Background information

EMR is a big data processing solution provided by Alibaba Cloud.

EMR is developed based on open source Apache Hadoop and Apache Spark. EMR allows you to use peripheral systems in the Hadoop and Spark ecosystems to analyze and process data with ease. Alibaba Cloud provides EMR on ECS, EMR on ACK, and EMR Serverless StarRocks to meet the business requirements of different users. For more information, see the topics in the Product Overview directory.

Supported EMR cluster types

You must register an EMR cluster to DataWorks before you can use the cluster in the DataWorks console to run tasks. Before you can perform operations related to EMR in the DataWorks console, you must create required EMR clusters.
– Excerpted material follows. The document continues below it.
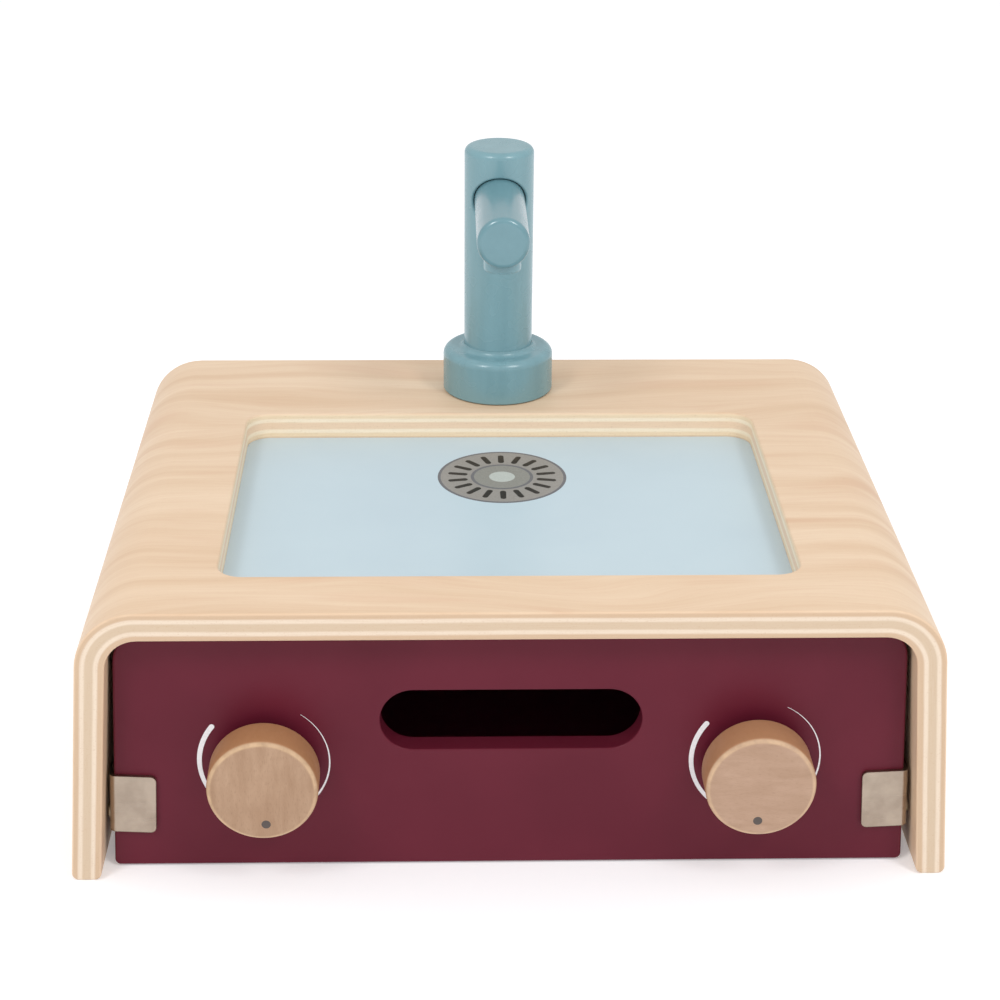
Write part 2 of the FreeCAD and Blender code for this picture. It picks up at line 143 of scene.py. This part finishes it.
def ramp(tree, value, stops):
    node = addNode(tree, "ValToRGB", {0: value})
    elements = node.color_ramp.elements
    while len(elements) < len(stops):
        elements.new(0.5)
    for element, (position, tone) in zip(elements, stops):
        element.position = position
        element.color = tone
    return node.outputs[0]


def bump(tree, height, depth, strength=1.0):
    inputs = {"Height": height, "Distance": depth * mm, "Strength": strength}
    return addNode(tree, "Bump", inputs).outputs[0]


def edgeMask(tree, radius):
    # 0 on flats, rising to 1 where the surface turns over an edge
    rounded = addNode(tree, "Bevel", {"Radius": radius * mm}, samples=4).outputs[0]
    plain = addNode(tree, "NewGeometry").outputs["Normal"]
    match = addNode(tree, "VectorMath", {0: rounded, 1: plain}, operation="DOT_PRODUCT").outputs["Value"]
    return between(tree, match, 0.985, 0.86)


# Bent plywood.

plywoodLook = {
    "thickness": 10.0,
    "bendRadius": 21.0,
    "height": 101.5,
    "halfFootWidth": 150.0,
    "splay": math.radians(4.3),
    "plies": ((0.0, 2.0, "tan"), (2.0, 3.5, "pale"), (3.5, 6.4, "core"),
              (6.4, 7.9, "pale"), (7.9, 10.0, "tan")),       # start, end and kind, in from the outer skin
    "glueBlur": 0.32,
    "outerEdge": {"tan": colour(203, 175, 146), "pale": colour(226, 208, 187),
                  "core": colour(206, 184, 158)},
    "recessEdge": {"tan": colour(245, 221, 188), "pale": colour(255, 238, 212),
                   "core": colour(243, 214, 184)},
    "recessMiddle": -11.5,
    "recessHalf": (101.0, 75.0),
    "faceLight": colour(233, 207, 178),
    "faceDark": colour(221, 190, 158),
    "facePink": colour(214, 172, 140),
    "pore": colour(186, 150, 116),
    "swaySize": (60, 35, 9),
    "sway": 0.12,
    "poreSize": (0.55, 0.55, 0.35),
    "poreAmount": 0.45,
    "streakSize": (9, 9, 0.22),
    "streakAmount": 0.22,
    "driftSize": (140, 55, 40),
    "drift": 15,
    "figureSize": (190, 11, 30),
    "fineSize": (26, 0.9, 20),
    "fineAmount": 0.3,
    "blushSize": (95, 16, 50),
    "blushAmount": 0.42,
    "fleckSize": (3.2, 0.32, 20),
    "fleckAmount": 0.28,
    "skin": (0.2, 0.75),         # the face veneer gives way to the cut edge between these depths
    "relief": 0.05,
    "roughness": (0.42, 0.56),
}


def plyDepth(tree, x, z):
    # distance in from the outer skin, following the top, the bends and the splayed legs
    look = plywoodLook
    bend = look["bendRadius"]
    centreZ = look["height"] - bend
    centreX = look["halfFootWidth"] - (bend + centreZ * math.sin(look["splay"])) / math.cos(look["splay"])
    outward = calc(tree, "SUBTRACT", calc(tree, "ABSOLUTE", x), centreX)
    upward = calc(tree, "SUBTRACT", z, centreZ)
    angle = calc(tree, "ARCTAN2", upward, outward)
    angle = calc(tree, "MINIMUM", calc(tree, "MAXIMUM", angle, look["splay"]), math.pi / 2)
    sideways = calc(tree, "MULTIPLY", outward, calc(tree, "COSINE", angle))
    lifted = calc(tree, "MULTIPLY", upward, calc(tree, "SINE", angle))
    return calc(tree, "SUBTRACT", bend, calc(tree, "ADD", sideways, lifted))


def plyLayers(tree, depth, tones):
    look = plywoodLook
    stops = []
    for start, end, name in look["plies"]:
        low = (start + look["glueBlur"]) / look["thickness"]
        high = (end - look["glueBlur"]) / look["thickness"]
        stops += [(low, tones[name]), (high, tones[name])]
    return ramp(tree, calc(tree, "DIVIDE", depth, look["thickness"]), stops)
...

You can register the following types of EMR clusters to DataWorks:

DataLake cluster (new data lake): created on the EMR on ECS page
Custom cluster: created on the EMR on ECS page
Hadoop cluster (old data lake): created on the EMR on ECS page
Important
- You can use EMR Hadoop clusters of the following versions in DataWorks:
  EMR V3.38.2, EMR V3.38.3, EMR V4.9.0, EMR V5.6.0, EMR V3.26.3, EMR V3.27.2, EMR V3.29.0, EMR V3.32.0, EMR V3.35.0, EMR V4.3.0, EMR V4.4.1, EMR V4.5.0, EMR V4.5.1, EMR V4.6.0, EMR V4.8.0, EMR V5.2.1, and EMR V5.4.3.
- We recommend that you do not use Hadoop clusters. We recommend that you migrate data from Hadoop clusters to DataLake clusters at the earliest opportunity. For more information, see Migrate data from a Hadoop cluster to a DataLake cluster.
Spark cluster: created on the EMR on ACK page
EMR Serverless StarRocks instance

Note

If your cluster cannot be registered to DataWorks, submit a ticket to contact technical support.

Limits

Task type: You cannot run EMR Flink tasks in the DataWorks console.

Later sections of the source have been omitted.